According to the United States Census Bureau, Rutledge has a total area of 0.37 km2, all land.

Triangle Park, a children's park, is located in the borough. Morton-Rutledge Fire Company in Morton serves as its fire department. Rutledge is served by the Swarthmore Police Department.

==Demographics==

As of Census 2010, the racial makeup of the borough was 91.7% White, 2.9% African American, 3.1% Asian, and 2.3% from two or more races. Hispanic or Latino of any race were 1.8% of the population .

As of the census of 2000, there were 860 people, 297 households, and 217 families residing in the borough. The population density was 6,410.8 PD/sqmi. There were 305 housing units at an average density of 2,273.6 /mi2.

There were 297 households, out of which 40.1% had children under the age of 18 living with them, 61.3% were married couples living together, 9.1% had a female householder with no husband present, and 26.6% were non-families. 22.2% of all households were made up of individuals, and 10.1% had someone living alone who was 65 years of age or older. The average household size was 2.87 and the average family size was 3.44.

The population was spread out, with 30.3% under the age of 18, 7.0% from 18 to 24, 27.6% from 25 to 44, 23.6% from 45 to 64, and 11.5% who were 65 years of age or older. The median age was 38 years. For every 100 females, there were 96.3 males. For every 100 females age 18 and over, there were 87.2 males.

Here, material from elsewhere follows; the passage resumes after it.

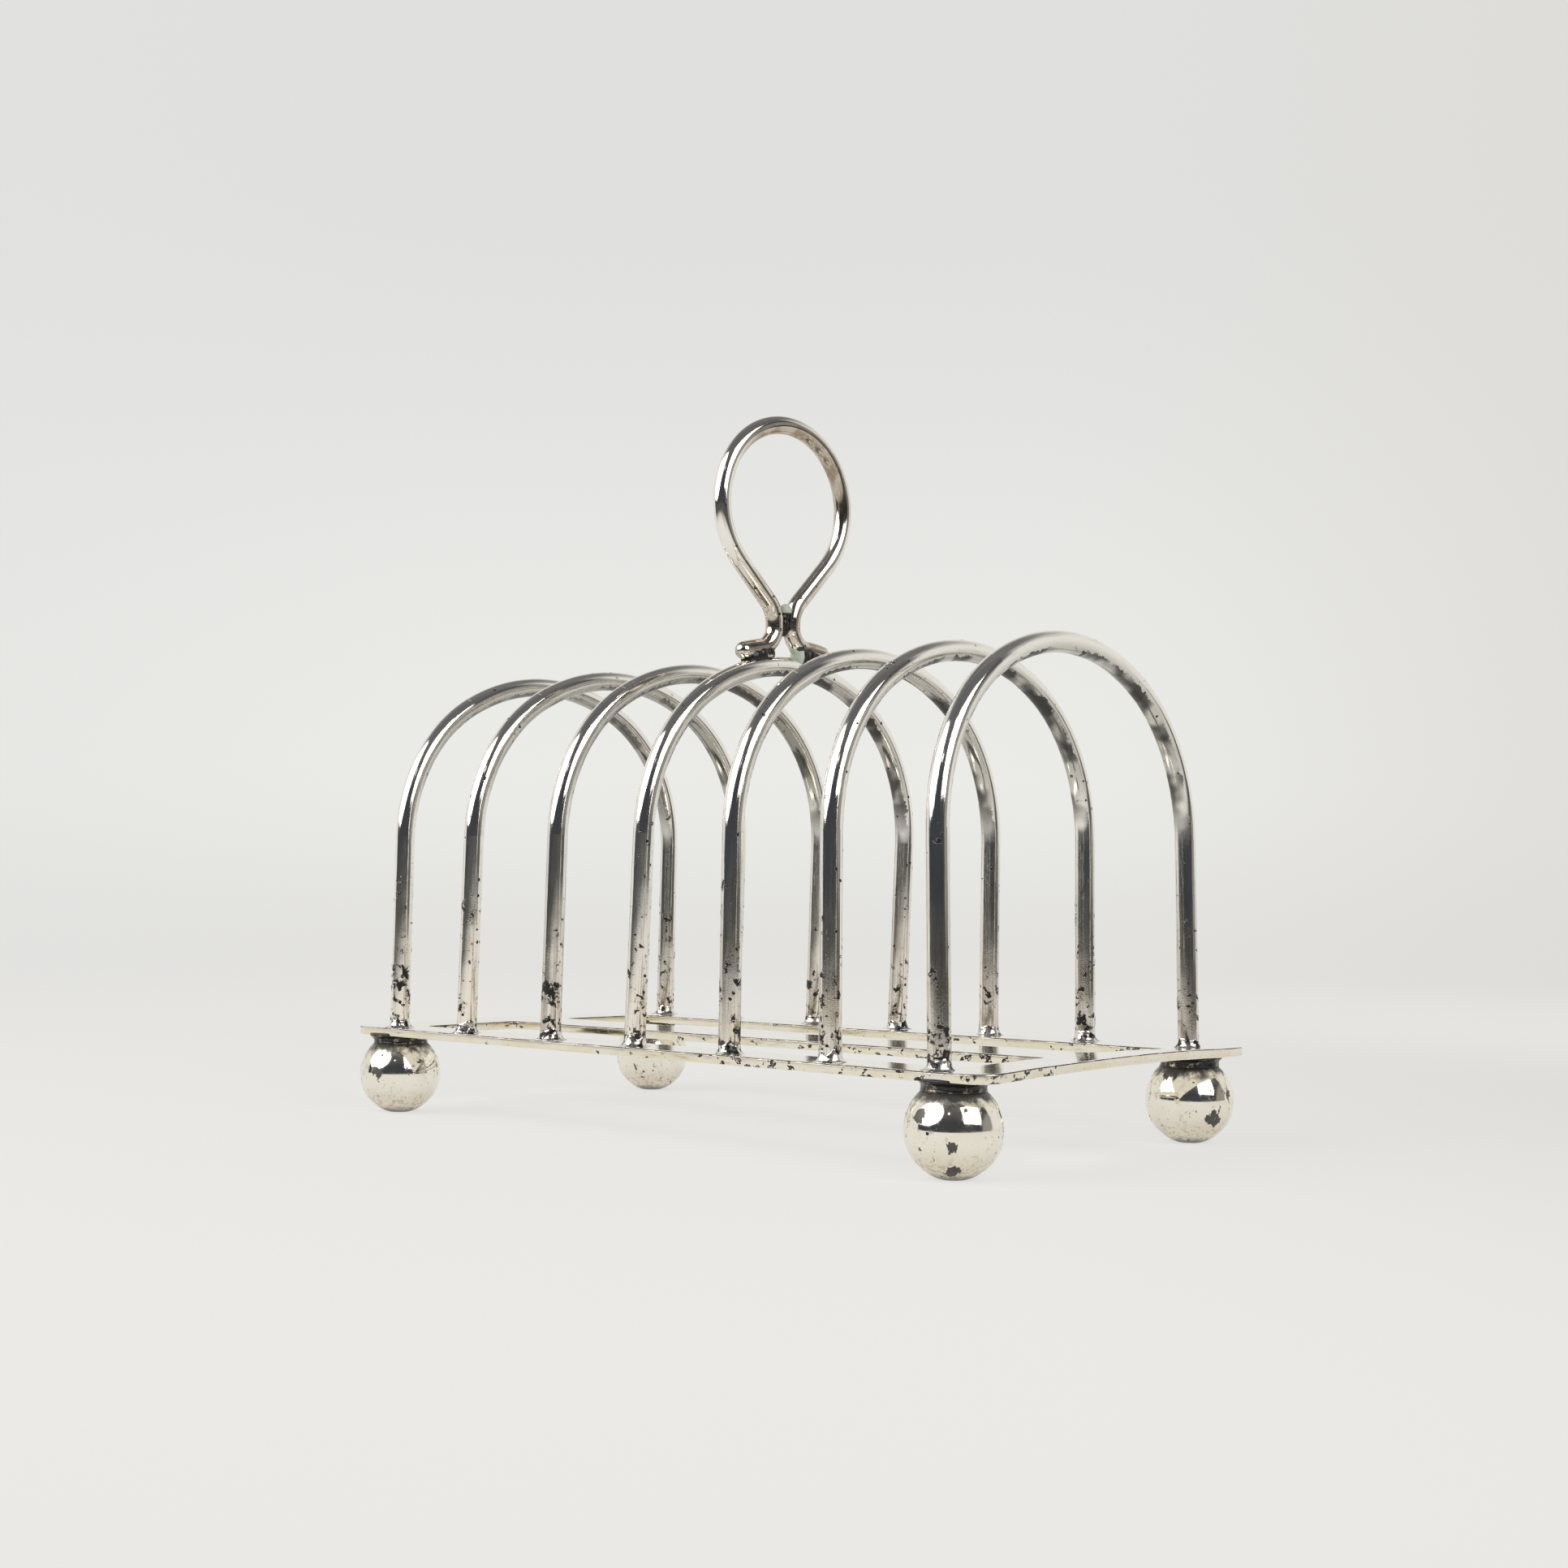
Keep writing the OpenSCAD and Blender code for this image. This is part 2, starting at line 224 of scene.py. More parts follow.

The median income for a household in the borough was $80,972, and the median income for a family was $90,333. Males had a median income of $46,500 versus $33,281 for females. The per capita income for the borough was $51,800. About 4.1% of families and 5.3% of the population were below the poverty line, including 2.7% of those under age 18 and 12.1% of those age 65 or over.

Historical population
| Census | Pop. | Note | %± |
|---|---|---|---|
| 1890 | 269 |  | — |
| 1900 | 369 |  | 37.2% |
| 1910 | 523 |  | 41.7% |
| 1920 | 711 |  | 35.9% |
| 1930 | 789 |  | 11.0% |
| 1940 | 796 |  | 0.9% |
| 1950 | 919 |  | 15.5% |
| 1960 | 947 |  | 3.0% |
| 1970 | 1,167 |  | 23.2% |
| 1980 | 934 |  | −20.0% |
| 1990 | 843 |  | −9.7% |
| 2000 | 860 |  | 2.0% |
| 2010 | 784 |  | −8.8% |
| 2020 | 782 |  | −0.3% |

== Education==
Rutledge lies within the Wallingford-Swarthmore School District. Public school children in the borough attend Swarthmore-Rutledge School for grades K–5, Strath Haven Middle School for grades 6–8, and Strath Haven High School for grades 9–12. Rutledge originally had its own one-school district, which was located in the current borough building. The Rutledge and Swarthmore School Districts merged in 1955.

==Transportation==

As of 2008, there were 3.33 mi of public roads in Rutledge, of which 0.43 mi were maintained by the Pennsylvania Department of Transportation (PennDOT) and 2.90 mi were maintained by the borough.

No numbered highways serve Rutledge directly. Main thoroughfares in the borough include Morton Avenue, which follows a southwest-to-northeast alignment along Rutledge's northwestern border, and Sylvan Avenue, which follows a northwest-to-southeast alignment through the heart of the borough.